For,ooh... £10 million?

And then I'd apply again the next year after a year of luxury. And offer a large donation to the college also.
Reply 6
Meh, if I could have a place at another med school of my choice, I'd give up mine.
Reply 7
wawrwinka
Some of you aren't really getting what I mean by this. I mean, would you give up the opportunity altogether for money? - no applying next year or anything.

I'm sure I'd be pretty happy at a university like the LSE, or Warwick or somewhere. Plus money of the kind we're talking about could be quite nice for a great education at one of the top US universities. Oxbridge isn't the be-all-and-end-all of education y'know.
wawrwinka
Some of you aren't really getting what I mean by this. I mean, would you give up the opportunity altogether for money? - no applying next year or anything.


Yes, I'd give it up completely. The past 2 years have been the best of my life, but that's not so say that I wouldn't have had a similar or equally good experience elsewhere.
Reply 9
Hmm, actually no, I probably wouldn't. Not just for money, anyway. Giving up 3+ years of being happy doing something you enjoy at a place you love (those are the conditions, right?) for a certain amount of money, without having any form of guarantee that the money would actually buy you similar happiness, wouldn't really be a wise decision, I think.
If you got something like £10 million for it, you could just live off the interest. Given that a lot of people go to university to enhance their future employment prospects, this kind of money would make a degree kind of redundant. So yeah, i'd give up mine for money.
yer of course. for one million i d def do it. the minimum i d do is 300k probably
Reply 12
No. Money is overrated. I wouldn't know what to do with a large sum of money anyways. In all likelyiood, I think I'd be murdered or robbed because of the money - there are a lot of selfish crazy people out there!
But millions buys a lot of bodyguards...
Reply 14
FadeToBlackout
But millions buys a lot of bodyguards...

The bodyguards are dangerous too! Lol, I'm paranoid!
Reply 15
Mauve
The bodyguards are dangerous too! Lol, I'm paranoid!
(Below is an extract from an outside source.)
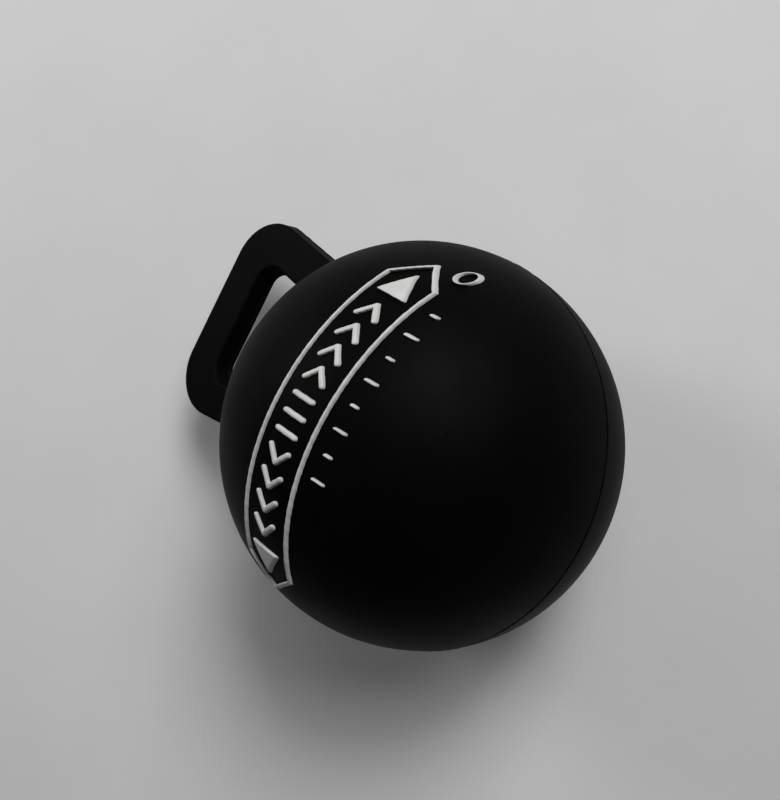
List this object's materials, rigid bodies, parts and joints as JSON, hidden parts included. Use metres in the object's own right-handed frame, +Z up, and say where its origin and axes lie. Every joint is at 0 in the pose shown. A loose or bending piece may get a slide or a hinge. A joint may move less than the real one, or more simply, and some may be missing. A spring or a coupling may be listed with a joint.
{
  "type": "kettlebell-shaped friction ball",
  "caption": "Soft rubber grip ball with a flat slotted loop, moulded in two bonded halves, with raised white direction marks; pressed on a screwed watch back to turn it.",
  "frame": {"origin": "on the bench, under the middle of the overall length and width, with the toy lying on its ball, which touches z = 0", "axes": "+Z up from the bench; +Y the way the loop points, seen from above; +X to the right across the loop. The loop slopes 21 degrees down along +Y, its edge 10 mm clear of the bench, and its front face looks up"},
  "size_m": [0.0652, 0.0872, 0.0654],
  "materials": {
    "skin_black": "soft matte, faint pebble",
    "bond_black": "satin",
    "core_grey": "matte",
    "inlay_white": "satin"
  },
  "bodies": {
    "root": {"front_shell": "skin_black", "rear_shell": "skin_black", "bond_seam": "bond_black", "core": "core_grey", "band_frame": "inlay_white", "arrow_left": "inlay_white", "arrow_right": "inlay_white", "chevrons_left": "inlay_white", "chevrons_right": "inlay_white", "middle_bars": "inlay_white", "ticks": "inlay_white", "ring_mark": "inlay_white"}
  },
  "joints": []
}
Bodyguards are especially dangerous, actually, because they're armed and know you're vulnerable (otherwise you wouldn't have employed them in the first place).:wink:
Reply 16
Honestly, money (and fame) ruins your life. It's called the Britney-effect :wink:
Reply 17
For every Britney theres a Beckham is there not?
Reply 18
I am not British, so I am ignorant of your associations with Beckham. Fame? or failure? or stupidity?
Reply 19
Beckham has money and fame yet still seems to be happy.